Key holdings in CAS 2020/A/6996

How the CAS panel reasoned

The Panel first determined applicable law: because Al Nassr filed its DRC claim on 31 August 2017, before the June 2018 RSTP entered into force, Art. 26(1) of the transitional measures required application of the RSTP (2016 edition), excluding Art. 14bis. On just cause, the Panel accepted that Al Nassr owed Ayala USD 466,664 on 7 May 2017 (USD 200,000 advance plus four months' salary), a substantial sum. However, it found the second condition for just cause — a prior warning — unmet: Ayala produced no written notices of default, did not attend the Club's disciplinary hearing, and never formally threatened termination. The Panel distinguished the teammate's case (CAS 2018/A/5677) where written notices were sent. On compensation, the Panel declined to disturb the DRC's methodology (average of remaining contract value and new-contract value, plus non-amortised transfer fee and agent fees, halved for the Club's conduct) but applied Art. 44 SCO to reduce the figure further, equating it to the outstanding remuneration amount of USD 702,830 plus accrued interest to 31 August 2017, yielding USD 735,477.65. On Barcelona SC's liability, the Panel applied the objective test from CAS 2016/A/4843 and CAS 2013/A/3149: Barcelona SC was the first club to register Ayala after termination and knew of the dispute; inducement is irrelevant to Art. 17(2) RSTP.

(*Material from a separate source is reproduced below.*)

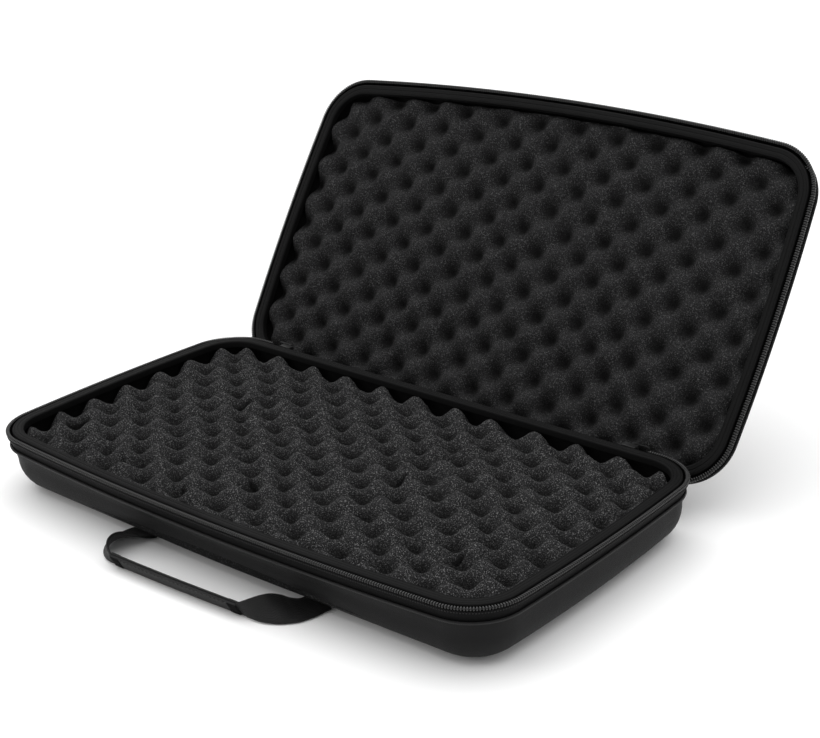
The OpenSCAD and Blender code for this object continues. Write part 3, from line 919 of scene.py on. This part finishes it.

Why Ayala / Barcelona SC v. Al Nassr matters in CAS jurisprudence

This award clarifies that even under the pre-Art. 14bis RSTP (2016 edition) regime, a player must give a prior warning before terminating for non-payment; absence of such warning defeats just cause regardless of the sums overdue. It also confirms the objective, inducement-neutral character of Art. 17(2) joint liability for new clubs, and demonstrates CAS's willingness to use Art. 44 SCO to reduce Art. 17 compensation where the former club's own contractual misconduct materially contributed to the termination.

Decision: Player's appeal partially upheld: compensation reduced from USD 1,263,375 to USD 735,477.65 plus 5% p.a. from 31 August 2017; Barcelona SC's appeal dismissed and joint-and-several liability confirmed; Al Nassr's obligation to pay Ayala USD 702,830 plus interest upheld.

Cases cited in this award

CAS 2006/A/1180 CAS 2016/A/4843 CAS 2013/A/3149 CAS 2018/A/5677 CAS 2016/A/4590 CAS 2014/A/3707

Frequently asked questions about Ayala / Barcelona SC v. Al Nassr

Did Victor Ayala have just cause to terminate his Al Nassr contract for non-payment?

No. CAS found that although Al Nassr owed Ayala USD 466,664 on 7 May 2017 — a substantial sum — Ayala never gave the club a prior written warning that he would terminate if payments were not made. Under the CAS jurisprudence on Art. 14 RSTP (2016 edition), a prior warning is a prerequisite for just cause based on late payment, and Ayala failed to meet his burden of proof on that point.

Why was Barcelona SC held jointly and severally liable even though it did not induce Ayala to leave Al Nassr?

Under Art. 17(2) RSTP the joint and several liability of a 'new club' is objective: it applies automatically to the first club with which the player is registered after the wrongful termination, regardless of inducement or good faith. CAS confirmed, following CAS 2016/A/4843 and CAS 2013/A/3149, that Barcelona SC was that club because Ayala was registered with it on 2 January 2018 and Barcelona SC knew of the ongoing FIFA dispute at that time.

How did CAS calculate the reduced compensation of USD 735,477.65 in the Ayala v. Al Nassr case?

The DRC had set compensation at USD 1,263,375 (already a 50% reduction of USD 2,526,750 for the club's payment failures). CAS applied Art. 17 RSTP and Art. 44 SCO to reduce it further, equating the compensation to the outstanding remuneration of USD 702,830 plus 5% p.a. interest accrued from the relevant dates to 31 August 2017, arriving at USD 735,477.65. The Panel noted that the two debts could be set off against each other.

Which edition of the RSTP applied to the Ayala / Al Nassr dispute, and did Art. 14bis apply?

The RSTP (2016 edition) applied because Al Nassr filed its DRC claim on 31 August 2017, before the June 2018 RSTP entered into force. Art. 26(1) of the transitional measures of the June 2018 edition expressly provides that cases brought to FIFA before the new regulations came into force are assessed under the previous regulations. Art. 14bis, introduced in June 2018, therefore did not apply.